In September 2012, the report Organ Harvesting of Religious and Political Dissidents by the Chinese Communist Party presented to the members of a US Congress Subcommittee by Damon Noto, the spokesperson for the organization Doctors Against Forced Organ Harvesting, opined: "Medical doctors outside China have confirmed that their patients have gone to China and received organs from Falun Gong practitioners".

The Hangzhou resolution was promulgated in front of the 2013 China National Transplantation Congress on 31 October 2013 and was presented on 2 November 2013. The resolution vows for the cessation of the harvesting of organs from executed prisoners. While not all transplantation facilities have adopted the resolution, a campaign to eradicate inmate organ harvesting is underway.
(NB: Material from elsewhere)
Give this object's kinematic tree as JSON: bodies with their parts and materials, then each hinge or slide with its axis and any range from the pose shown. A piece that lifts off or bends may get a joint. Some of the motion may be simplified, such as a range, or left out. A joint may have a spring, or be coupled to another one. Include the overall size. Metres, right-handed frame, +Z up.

In June 2021, Special Rapporteurs to the United Nations Human Rights Council stated that they "were extremely alarmed by reports of alleged 'organ harvesting' targeting minorities, including Falun Gong practitioners, Uyghurs, Tibetans, Muslims and Christians, in detention in China". The Rapporteurs stated that they had "received credible information" of forced blood tests and organ examinations of "ethnic, linguistic or religious minorities" that were not forced on other prisoners. The Rapporteurs called for "China to promptly respond to the allegations of 'organ harvesting' and to allow independent monitoring by international human rights mechanisms".

===Allegations of data falsification===
Beginning in 2010, Chinese authorities announced that the country would transition away from the use of prisoners as an organ source, and would rely entirely on voluntary donations coordinated through a centralized registry. By 2015, officials asserted that voluntary donors were the sole source for organ transplants in China. However, critics have pointed to evidence of systematic falsification of data related to voluntary organ donations, casting doubt on reform claims.
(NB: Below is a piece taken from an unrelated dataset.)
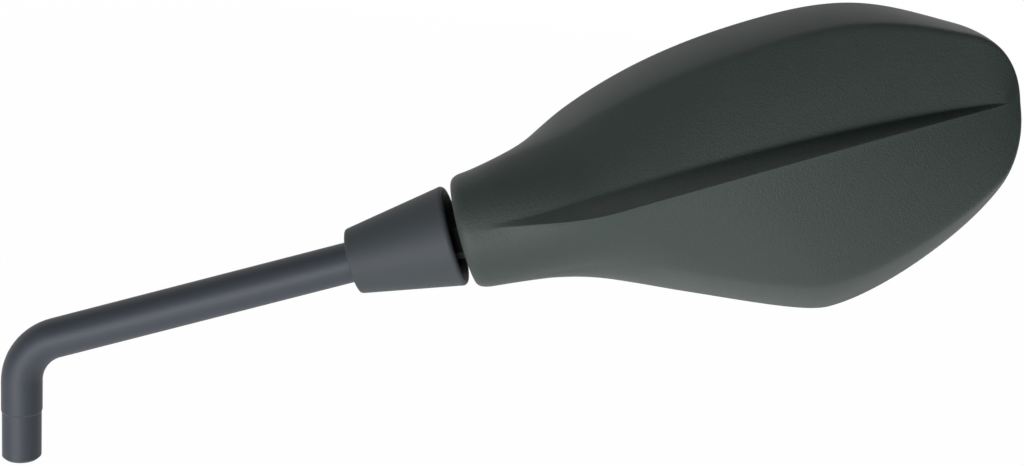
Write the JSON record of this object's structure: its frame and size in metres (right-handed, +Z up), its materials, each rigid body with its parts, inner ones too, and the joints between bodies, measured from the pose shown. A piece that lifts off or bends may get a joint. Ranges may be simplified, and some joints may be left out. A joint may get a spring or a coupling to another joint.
{
  "type": "motorcycle mirror",
  "caption": "Left-hand motorcycle mirror: bent round stem, conical boot, friction ball joint and a keeled leaf-shaped shell with a convex glass.",
  "frame": {"origin": "centre of the stem's lower end face", "axes": "+Z runs up the stem's leg, +X out along the arm's horizontal run, +Y towards the rider (the glass side)"},
  "size_m": [0.2924, 0.0461, 0.1564],
  "materials": {
    "black_paint": "satin",
    "black_boot": "satin",
    "ball_steel": "polished",
    "zinc_steel": "zinc plated",
    "spring_steel": "oiled",
    "acetal": "moulded",
    "cast_alloy": "as cast",
    "sintered_steel": "as pressed",
    "black_rubber": "matt",
    "shell_plastic": "finely grained",
    "carrier_plastic": "matt",
    "foam": "foam",
    "mirror": "silvered, convex"
  },
  "bodies": {
    "arm": {"stem": "black_paint", "ball": "ball_steel", "lock_nut": "zinc_steel", "boot": "black_boot"},
    "inner_ring": {"front_liner": "acetal"},
    "outer_ring": {"rear_liner": "acetal"},
    "head": {"socket": "cast_alloy", "dust_seal": "black_rubber", "pressure_cup": "sintered_steel", "disc_springs": "spring_steel", "adjuster_ring": "zinc_steel", "bracket_screws": "zinc_steel", "bracket_washers": "zinc_steel", "shell": "shell_plastic", "gasket": "black_rubber", "carrier": "carrier_plastic", "carrier_screws": "zinc_steel", "foam_pad": "foam", "mirror_glass": "mirror"}
  },
  "joints": [
    {"name": "head_turn", "type": "hinge", "parent": "arm", "child": "inner_ring", "pos_m": [0.13908, 0, 0.08622], "axis": [0.9397, 0, 0.342], "continuous": true},
    {"name": "head_swing", "type": "hinge", "parent": "inner_ring", "child": "outer_ring", "pos_m": [0.13908, 0, 0.08622], "axis": [-0.3345, 0.2079, 0.9192], "range_deg": [-6.5, 6.5]},
    {"name": "head_nod", "type": "hinge", "parent": "outer_ring", "child": "head", "pos_m": [0.13908, 0, 0.08622], "axis": [-0.0711, -0.9781, 0.1954], "range_deg": [-6.5, 6.5]}
  ]
}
In a paper published in the journal BMC Medical Ethics, for instance, researchers analyzed data on voluntary organ transplants from 2010 to 2018. Datasets were drawn from two national sources, several sub-national jurisdictions, and individual Chinese hospitals. The researchers found compelling evidence of "human-directed data manufacture and manipulation" in the national datasets, as well as "contradictory, implausible, or anomalous data artefacts" in the provincial datasets, which suggests that the data "may have been manipulated to enforce conformity with central quotas." Among the findings was that the purported rate of growth in voluntary donations was derived from a simple quadratic equation, with nearly perfect model parsimony. These findings appear to undermine official claims about the extent of voluntary organ donations in China. The authors of the BMC Medical Ethics article also note that China's model parsimony is one to two orders of magnitude smoother than any other nation's, even those that have experienced rapid growth in their organ transplantation sector.

== Wait times ==

China has by far the shortest wait times for organ transplants in the world, and there is evidence that the execution of prisoners for their organs is "timed for the convenience of the waiting recipient." As of 2006, organ tourists to China report receiving kidney transplants within days of arriving in China. A report produced by David Matas and David Kilgour cites the China International Transplantation Assistant Centre website as saying "it may take only one week to find out the suitable (kidney) donor, the maximum time being one month..." It is possible for international buyers to schedule their surgeries in advance which is not possible in systems which rely on voluntary organ donation.

By way of comparison, the median waiting time for an organ transplantation in Australia is six months to four years. In Canada, it is six years As of 2011. In the UK, it is three years.